Victoria Beckham has secret pockets in her pants to carry her crystals, Adele uses them to combat stage fright, Katy Perry credits rose quartz for her man magnetism and Kim Kardashian used healing crystals to cleanse negative energy after her Paris robbery. Celebrities are officially obsessed with crystals, and now it seems the beauty world is, too.
Beauty brands and influencers are finding ways to incorporate crystals not only in their insta feeds but also their product formulations and skin care regimes. Gritty Pretty Founder Eleanor Pendleton is a fan of using a jade roller and supermodel Miranda Kerr is a rose quartz devotee. Along with using a rose quartz gua sha (a heart shape facial massaging stone) as part of her skin care regime to combat puffiness, Kerr’s skin care line KORA Organics filters all of its products through rose quartz to infuse the line with the vibration of self-love. Nice, huh?
Crystals in the salon.
Upon arrival at Venustus, Sydney beauty apothecary Jeannie Burke encourages clients to choose crystals to incorporate into their skin and body treatments.
“Clients could hold these or we might place them on their face or body – wherever feels intuitively right.” Burke, who trained as a crystal healer twenty years ago, says adding energy work to enhance her clients experience felt very natural.
“Two years ago we started using jade rollers in the salon. We keep them in the fridge for use after waxing, threading and tweezing to calm inflammation. We also use them for lymphatic drainage of the face and neck when clients are concerned with puffiness.”
Success with jade rollers lead Burke to look further into Gua Sha facial tools and develop her Crystal Cryotherapy Facial. This treatment, which dissolves you into your most peaceful, relaxed state, uses alternate hot and cold therapies to reduce fluid retention in the face. Lithos therapy (hot stone massage) and the Venustus modelling mask (a hot, heavy clay) are balanced by massage with cooled jade rollers and frozen cryotherapy moisturiser. The facial aims to reduce puffiness, eliminate toxins and stimulate skin circulation for instant results.
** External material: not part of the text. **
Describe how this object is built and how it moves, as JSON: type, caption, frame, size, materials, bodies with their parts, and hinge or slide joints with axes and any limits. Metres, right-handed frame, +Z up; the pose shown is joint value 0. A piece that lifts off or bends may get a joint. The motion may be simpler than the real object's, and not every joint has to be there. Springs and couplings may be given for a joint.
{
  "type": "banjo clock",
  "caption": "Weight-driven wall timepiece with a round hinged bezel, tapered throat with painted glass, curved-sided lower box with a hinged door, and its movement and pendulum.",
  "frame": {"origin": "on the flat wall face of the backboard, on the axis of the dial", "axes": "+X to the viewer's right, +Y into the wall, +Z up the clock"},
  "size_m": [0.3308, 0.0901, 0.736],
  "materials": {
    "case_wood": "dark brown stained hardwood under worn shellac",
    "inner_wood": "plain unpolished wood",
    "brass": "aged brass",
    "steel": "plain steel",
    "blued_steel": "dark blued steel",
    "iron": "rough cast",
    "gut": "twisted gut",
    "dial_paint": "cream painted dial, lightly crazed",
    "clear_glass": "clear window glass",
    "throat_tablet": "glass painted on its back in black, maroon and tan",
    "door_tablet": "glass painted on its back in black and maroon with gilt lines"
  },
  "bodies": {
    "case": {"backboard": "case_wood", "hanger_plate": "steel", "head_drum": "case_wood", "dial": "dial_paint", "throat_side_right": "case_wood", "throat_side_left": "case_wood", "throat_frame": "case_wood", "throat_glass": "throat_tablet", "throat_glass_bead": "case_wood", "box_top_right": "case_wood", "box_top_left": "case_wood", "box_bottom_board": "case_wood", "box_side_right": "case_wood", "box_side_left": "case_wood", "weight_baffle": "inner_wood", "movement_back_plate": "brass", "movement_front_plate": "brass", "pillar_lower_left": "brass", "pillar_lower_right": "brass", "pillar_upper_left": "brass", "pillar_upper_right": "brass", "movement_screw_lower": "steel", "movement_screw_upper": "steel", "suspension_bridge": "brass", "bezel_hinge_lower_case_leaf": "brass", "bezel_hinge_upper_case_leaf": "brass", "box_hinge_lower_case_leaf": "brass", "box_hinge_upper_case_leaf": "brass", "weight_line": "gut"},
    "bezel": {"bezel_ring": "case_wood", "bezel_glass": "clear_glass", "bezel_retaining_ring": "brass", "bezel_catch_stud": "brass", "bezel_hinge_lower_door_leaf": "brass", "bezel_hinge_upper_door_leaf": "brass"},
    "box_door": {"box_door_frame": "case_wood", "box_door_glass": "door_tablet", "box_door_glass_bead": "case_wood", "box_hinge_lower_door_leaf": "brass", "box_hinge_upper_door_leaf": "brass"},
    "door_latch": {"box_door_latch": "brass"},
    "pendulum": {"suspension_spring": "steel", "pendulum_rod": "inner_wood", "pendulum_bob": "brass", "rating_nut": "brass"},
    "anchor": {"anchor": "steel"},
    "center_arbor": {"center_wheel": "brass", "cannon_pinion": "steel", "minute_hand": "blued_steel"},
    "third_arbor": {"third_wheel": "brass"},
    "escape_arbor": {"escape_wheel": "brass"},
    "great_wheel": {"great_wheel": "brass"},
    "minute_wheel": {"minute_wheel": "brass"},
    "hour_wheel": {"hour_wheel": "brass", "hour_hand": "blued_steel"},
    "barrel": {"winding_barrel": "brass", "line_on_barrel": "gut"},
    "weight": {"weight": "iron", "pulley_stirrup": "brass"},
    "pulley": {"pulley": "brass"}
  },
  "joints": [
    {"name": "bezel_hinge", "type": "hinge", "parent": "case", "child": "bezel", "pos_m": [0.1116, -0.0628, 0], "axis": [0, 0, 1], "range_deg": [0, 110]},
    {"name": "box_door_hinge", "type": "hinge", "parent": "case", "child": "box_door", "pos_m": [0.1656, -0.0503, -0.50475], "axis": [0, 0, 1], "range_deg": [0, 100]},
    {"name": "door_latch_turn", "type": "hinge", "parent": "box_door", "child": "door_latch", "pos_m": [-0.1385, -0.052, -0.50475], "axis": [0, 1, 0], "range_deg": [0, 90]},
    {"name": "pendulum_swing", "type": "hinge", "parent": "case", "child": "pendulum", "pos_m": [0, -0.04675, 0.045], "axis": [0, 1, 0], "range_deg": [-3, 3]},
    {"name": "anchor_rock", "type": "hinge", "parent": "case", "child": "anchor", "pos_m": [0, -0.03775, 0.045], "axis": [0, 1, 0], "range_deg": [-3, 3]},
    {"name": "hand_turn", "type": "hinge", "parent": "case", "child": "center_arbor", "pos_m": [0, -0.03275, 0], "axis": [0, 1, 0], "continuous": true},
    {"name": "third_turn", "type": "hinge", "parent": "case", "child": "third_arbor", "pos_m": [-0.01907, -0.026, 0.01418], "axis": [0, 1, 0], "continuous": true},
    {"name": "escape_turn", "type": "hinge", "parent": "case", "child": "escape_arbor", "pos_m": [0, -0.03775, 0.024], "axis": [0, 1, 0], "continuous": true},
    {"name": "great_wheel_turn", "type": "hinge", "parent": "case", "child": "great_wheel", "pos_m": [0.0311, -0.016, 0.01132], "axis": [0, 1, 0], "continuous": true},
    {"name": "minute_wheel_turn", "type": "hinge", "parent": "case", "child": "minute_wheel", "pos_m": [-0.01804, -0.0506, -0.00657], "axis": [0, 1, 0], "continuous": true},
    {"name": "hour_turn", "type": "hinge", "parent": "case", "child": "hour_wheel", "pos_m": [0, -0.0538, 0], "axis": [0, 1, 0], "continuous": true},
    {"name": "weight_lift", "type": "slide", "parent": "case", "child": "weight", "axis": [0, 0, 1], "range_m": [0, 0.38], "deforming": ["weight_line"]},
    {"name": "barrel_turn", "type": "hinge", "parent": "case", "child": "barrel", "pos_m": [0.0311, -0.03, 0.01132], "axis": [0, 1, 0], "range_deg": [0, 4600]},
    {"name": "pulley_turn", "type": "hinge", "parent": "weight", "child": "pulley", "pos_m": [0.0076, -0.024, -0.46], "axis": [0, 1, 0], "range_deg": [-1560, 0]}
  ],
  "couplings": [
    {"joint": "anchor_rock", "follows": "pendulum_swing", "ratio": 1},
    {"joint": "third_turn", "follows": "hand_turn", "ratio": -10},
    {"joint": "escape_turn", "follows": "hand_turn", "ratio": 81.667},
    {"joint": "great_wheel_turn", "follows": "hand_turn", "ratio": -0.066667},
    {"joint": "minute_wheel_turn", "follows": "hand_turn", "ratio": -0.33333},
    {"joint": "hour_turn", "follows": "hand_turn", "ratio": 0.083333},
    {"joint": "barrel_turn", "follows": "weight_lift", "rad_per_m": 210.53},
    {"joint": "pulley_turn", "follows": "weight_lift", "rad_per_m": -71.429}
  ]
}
What the dermatologist says.
Is there any crystal clear scientific proof these tools work? (Sorry, had to.)
For now, the evidence appears to be anecdotal. The scientific literature doesn’t support the use of [crystal skin care tools] i.e there is no good evidence that they achieve anything, says Dermatologist Dr Ritu Gupta.
“Basically what happens with the lymphatic system is, as you talk, use your muscles for facial expression, chew and speak, the muscles contract – and with that contraction the lymphatic fluid is pumped back towards the heart and away from the skin,” Dr Gupta explains.
“If people drink a lot of alcohol, if they don’t get enough sleep or have naturally poor lymphatic drainage, for those people [lymphatic massage with crystal tools] could be of very minor benefit – but for the average person with a normal skin circulation it’s not proven,” Dr Gupta adds.